2. Microsphere Filler Materials with Specific Structural Designs
Most currently marketed facial fillers containing biodegradable polyester microspheres feature solid, polydisperse microspheres. Microspheres with monodisperse sizes, porous/core-shell structures, topological morphologies, and composite compositions show potential application value in biodegradable polyester facial filler products.
Design of microspheres with specific structures.
3. Fully Liquid Degradable Regenerative Filler Materials
By copolymerizing hydrophilic polymers with biodegradable polyesters, amphiphilic biodegradable materials can be prepared. Through the rational design of polymer molecular weights and hydrophilic/hydrophobic segment ratios, fully liquid injectable degradable regenerative filler materials can be developed, featuring injectability and uniform filling. GOURI, a fully soluble (liquid) polycaprolactone (PCL) filler developed by Korean company Dexlevo, contains no particles and can be directly injected. It has obtained European CE certification and won the Best Injection Award at the AMWC Awards Ceremony in Monaco. According to related patents, this fully liquid injectable formulation contains amphiphilic polyester materials—hydrophilic components derived from polyethylene glycol, and hydrophobic components consisting of biodegradable polyester materials.
GOURI fully liquid PCL filler.
4. Regenerative Filler Products Based on Microneedle-Loaded Biodegradable Microspheres
By loading biodegradable polyester microspheres onto microneedle arrays, local overdosing and inflammation can be avoided. This approach yields a milder inflammatory response compared to dermal injections of PLLA microspheres. Microneedle-mediated delivery of PLLA microspheres not only rapidly initiates collagen production during the early treatment phase via micro-injury-induced wound healing cascades, but also induces a foreign body response through the microspheres to continuously stimulate collagen deposition, significantly enhancing neocollagenesis and offering great application value.
Schematic illustration of a composite microneedle (MN) device containing hyaluronic acid (HA) microneedle tips loaded with PLLA microspheres (PLLA MP), supported by a patch for rapid and long-lasting dermal collagen regeneration [2].
5. Application Scenario Innovation
In addition to facial filling applications, regenerative aesthetic filler products hold potential value in areas such as neck filling, abdominal muscle contouring, and leg filling.
Application scenarios for tissue filling in different body regions.

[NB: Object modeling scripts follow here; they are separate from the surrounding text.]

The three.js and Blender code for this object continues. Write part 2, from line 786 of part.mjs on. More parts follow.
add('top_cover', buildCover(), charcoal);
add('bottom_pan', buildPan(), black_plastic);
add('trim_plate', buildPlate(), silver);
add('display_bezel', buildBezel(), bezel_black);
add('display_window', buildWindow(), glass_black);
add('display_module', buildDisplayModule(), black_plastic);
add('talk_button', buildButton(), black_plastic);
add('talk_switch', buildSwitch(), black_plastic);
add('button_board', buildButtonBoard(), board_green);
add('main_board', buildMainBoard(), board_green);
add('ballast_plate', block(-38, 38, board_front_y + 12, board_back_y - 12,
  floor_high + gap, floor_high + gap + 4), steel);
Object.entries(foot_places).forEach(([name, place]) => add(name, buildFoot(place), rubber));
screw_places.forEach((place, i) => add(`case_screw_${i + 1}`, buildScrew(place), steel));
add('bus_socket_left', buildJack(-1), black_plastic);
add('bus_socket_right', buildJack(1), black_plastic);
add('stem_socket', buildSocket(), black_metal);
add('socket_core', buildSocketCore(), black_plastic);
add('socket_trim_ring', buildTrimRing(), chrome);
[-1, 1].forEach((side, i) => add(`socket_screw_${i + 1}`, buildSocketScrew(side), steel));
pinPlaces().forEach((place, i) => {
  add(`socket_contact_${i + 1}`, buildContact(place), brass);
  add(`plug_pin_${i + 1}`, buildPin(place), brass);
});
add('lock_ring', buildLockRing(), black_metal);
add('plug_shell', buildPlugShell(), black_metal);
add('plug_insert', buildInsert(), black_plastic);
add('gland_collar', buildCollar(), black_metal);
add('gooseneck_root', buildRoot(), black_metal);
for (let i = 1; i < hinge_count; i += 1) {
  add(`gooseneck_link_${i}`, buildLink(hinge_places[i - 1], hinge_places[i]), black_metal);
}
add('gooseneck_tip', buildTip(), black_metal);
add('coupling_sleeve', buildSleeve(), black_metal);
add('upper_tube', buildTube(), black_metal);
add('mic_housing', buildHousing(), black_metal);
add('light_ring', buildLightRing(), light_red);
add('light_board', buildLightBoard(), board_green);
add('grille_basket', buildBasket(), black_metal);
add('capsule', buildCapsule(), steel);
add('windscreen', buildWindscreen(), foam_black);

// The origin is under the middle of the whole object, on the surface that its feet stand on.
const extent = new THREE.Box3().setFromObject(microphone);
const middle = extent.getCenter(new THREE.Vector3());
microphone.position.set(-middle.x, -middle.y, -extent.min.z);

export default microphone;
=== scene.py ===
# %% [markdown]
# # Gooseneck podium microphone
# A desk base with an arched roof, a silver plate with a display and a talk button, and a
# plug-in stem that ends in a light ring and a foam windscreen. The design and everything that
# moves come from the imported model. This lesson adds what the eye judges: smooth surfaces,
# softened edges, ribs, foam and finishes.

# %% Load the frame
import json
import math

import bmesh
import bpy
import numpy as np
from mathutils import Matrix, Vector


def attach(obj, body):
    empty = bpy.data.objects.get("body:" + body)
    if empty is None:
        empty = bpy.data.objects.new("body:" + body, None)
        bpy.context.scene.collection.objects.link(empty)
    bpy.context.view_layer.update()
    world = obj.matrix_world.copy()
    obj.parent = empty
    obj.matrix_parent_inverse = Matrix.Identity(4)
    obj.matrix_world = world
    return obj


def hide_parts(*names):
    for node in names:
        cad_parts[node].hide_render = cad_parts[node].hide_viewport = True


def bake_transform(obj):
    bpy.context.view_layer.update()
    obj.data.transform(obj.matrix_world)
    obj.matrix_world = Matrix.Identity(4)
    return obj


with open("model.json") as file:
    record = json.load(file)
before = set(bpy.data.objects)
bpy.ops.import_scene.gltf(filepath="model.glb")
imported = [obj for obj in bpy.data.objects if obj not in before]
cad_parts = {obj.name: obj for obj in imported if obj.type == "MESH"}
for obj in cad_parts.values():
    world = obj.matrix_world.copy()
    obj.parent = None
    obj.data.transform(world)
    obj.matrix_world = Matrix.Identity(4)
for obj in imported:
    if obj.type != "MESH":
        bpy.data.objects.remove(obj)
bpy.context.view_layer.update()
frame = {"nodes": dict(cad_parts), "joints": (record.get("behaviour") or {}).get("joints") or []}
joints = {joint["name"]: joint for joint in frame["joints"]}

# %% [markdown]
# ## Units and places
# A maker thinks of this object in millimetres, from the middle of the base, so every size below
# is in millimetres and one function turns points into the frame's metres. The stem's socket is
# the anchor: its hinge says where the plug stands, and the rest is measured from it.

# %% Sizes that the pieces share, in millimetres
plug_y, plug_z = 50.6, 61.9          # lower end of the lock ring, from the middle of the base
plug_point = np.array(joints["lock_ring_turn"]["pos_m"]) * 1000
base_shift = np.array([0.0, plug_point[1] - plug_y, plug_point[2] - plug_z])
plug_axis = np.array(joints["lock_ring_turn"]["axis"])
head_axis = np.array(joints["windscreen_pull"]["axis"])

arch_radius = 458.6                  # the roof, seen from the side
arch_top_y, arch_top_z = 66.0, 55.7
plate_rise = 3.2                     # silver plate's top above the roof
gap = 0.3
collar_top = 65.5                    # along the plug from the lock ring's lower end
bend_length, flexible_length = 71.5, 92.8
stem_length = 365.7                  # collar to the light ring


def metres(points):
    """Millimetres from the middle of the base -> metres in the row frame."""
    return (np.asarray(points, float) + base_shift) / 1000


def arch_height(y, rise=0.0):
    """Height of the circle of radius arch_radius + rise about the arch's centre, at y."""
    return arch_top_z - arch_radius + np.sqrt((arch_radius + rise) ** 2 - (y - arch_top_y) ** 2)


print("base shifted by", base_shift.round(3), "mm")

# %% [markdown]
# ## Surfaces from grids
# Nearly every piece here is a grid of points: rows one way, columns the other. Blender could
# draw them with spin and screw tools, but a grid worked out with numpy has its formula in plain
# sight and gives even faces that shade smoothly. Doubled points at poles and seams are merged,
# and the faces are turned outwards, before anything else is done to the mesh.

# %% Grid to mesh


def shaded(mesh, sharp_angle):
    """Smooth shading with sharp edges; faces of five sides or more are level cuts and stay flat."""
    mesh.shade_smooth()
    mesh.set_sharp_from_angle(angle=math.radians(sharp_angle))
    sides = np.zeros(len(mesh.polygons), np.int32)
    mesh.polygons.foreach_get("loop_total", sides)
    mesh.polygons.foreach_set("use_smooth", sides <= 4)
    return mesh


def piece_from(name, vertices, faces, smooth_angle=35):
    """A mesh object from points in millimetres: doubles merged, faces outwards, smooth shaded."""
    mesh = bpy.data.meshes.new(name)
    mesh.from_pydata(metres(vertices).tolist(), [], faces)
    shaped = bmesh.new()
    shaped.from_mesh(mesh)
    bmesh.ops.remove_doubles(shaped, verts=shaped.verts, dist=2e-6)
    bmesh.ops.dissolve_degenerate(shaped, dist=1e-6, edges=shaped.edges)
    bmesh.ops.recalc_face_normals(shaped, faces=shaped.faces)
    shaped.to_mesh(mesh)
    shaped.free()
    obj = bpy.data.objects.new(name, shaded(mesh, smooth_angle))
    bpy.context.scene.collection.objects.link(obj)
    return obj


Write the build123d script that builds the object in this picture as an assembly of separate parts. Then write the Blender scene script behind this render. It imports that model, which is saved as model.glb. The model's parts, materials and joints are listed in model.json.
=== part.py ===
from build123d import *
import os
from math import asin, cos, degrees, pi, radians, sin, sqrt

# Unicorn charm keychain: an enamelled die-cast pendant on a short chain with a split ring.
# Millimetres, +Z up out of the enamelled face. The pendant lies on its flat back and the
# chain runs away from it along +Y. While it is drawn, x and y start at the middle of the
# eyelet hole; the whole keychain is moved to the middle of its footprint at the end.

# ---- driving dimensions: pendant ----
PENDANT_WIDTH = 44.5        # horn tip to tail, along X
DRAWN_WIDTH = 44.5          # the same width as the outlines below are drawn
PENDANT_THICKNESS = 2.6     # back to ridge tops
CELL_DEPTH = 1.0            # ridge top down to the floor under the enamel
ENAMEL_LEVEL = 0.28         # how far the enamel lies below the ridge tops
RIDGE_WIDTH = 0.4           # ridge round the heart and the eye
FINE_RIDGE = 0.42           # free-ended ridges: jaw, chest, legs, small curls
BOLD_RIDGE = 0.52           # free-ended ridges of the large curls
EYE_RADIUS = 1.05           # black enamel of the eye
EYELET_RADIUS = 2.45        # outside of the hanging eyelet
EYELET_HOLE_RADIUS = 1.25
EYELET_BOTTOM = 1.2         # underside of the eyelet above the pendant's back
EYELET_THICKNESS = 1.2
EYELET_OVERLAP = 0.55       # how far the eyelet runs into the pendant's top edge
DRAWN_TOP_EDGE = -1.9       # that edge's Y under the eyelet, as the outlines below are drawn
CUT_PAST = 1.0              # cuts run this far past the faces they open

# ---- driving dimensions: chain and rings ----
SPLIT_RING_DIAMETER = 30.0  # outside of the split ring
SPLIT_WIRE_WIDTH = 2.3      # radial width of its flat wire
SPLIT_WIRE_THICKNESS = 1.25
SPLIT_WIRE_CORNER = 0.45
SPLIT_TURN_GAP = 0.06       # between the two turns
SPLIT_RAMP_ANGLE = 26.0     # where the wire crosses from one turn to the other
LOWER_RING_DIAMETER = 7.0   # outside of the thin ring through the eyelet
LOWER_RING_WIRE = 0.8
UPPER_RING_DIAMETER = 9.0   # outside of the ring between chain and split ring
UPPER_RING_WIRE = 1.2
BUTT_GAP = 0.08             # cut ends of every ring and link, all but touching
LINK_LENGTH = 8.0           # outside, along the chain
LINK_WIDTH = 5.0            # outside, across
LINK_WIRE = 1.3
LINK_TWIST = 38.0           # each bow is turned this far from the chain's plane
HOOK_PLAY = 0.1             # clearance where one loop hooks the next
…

After decades of research and application exploration, the safety and efficacy of biodegradable polyester materials in regenerative aesthetic filler products have been verified. The development of the next generation of products is highly anticipated. The unique advantages of biodegradable polyester materials and microspheres offer ample room for innovation and development in regenerative aesthetic filler products. Innovations such as specific degradation design, special microsphere structural design, fully liquid injectables, microneedle loading, and diversified injection sites have great potential to drive the continued evolution of regenerative aesthetic fillers.
References
1. Li, X., Liao, X., Jia, Z., Liu, S., Li, P., Li, L., Zhang, W., Niu, X. and Fan, Y., 2024. Biodegradable PLLA/PLGA microspheres/collagen composites for continuous soft tissue augmentation. Composites Part B: Engineering, 283, 111603.
2. Chen, M.C., Chang, C.C., Wu, C.L., Chiang, P.M., Yeh, C.C., Chen, Y.H. and Sheu, M.T., 2024. Augmenting dermal collagen synthesis through hyaluronic acid-based microneedle-mediated delivery of poly (l-lactic acid) microspheres. International Journal of Biological Macromolecules, 281, 136311.
3. Goldie, K., Peeters, W., Alghoul, M., Butterwick, K., Casabona, G., Chao, Y.Y.Y., Costa, J., Eviatar, J., Fabi, S.G., Lupo, M. and Sattler, G., 2018. Global consensus guidelines for the injection of diluted and hyperdiluted calcium hydroxylapatite for skin tightening. Dermatologic Surgery, 44, S32-S41.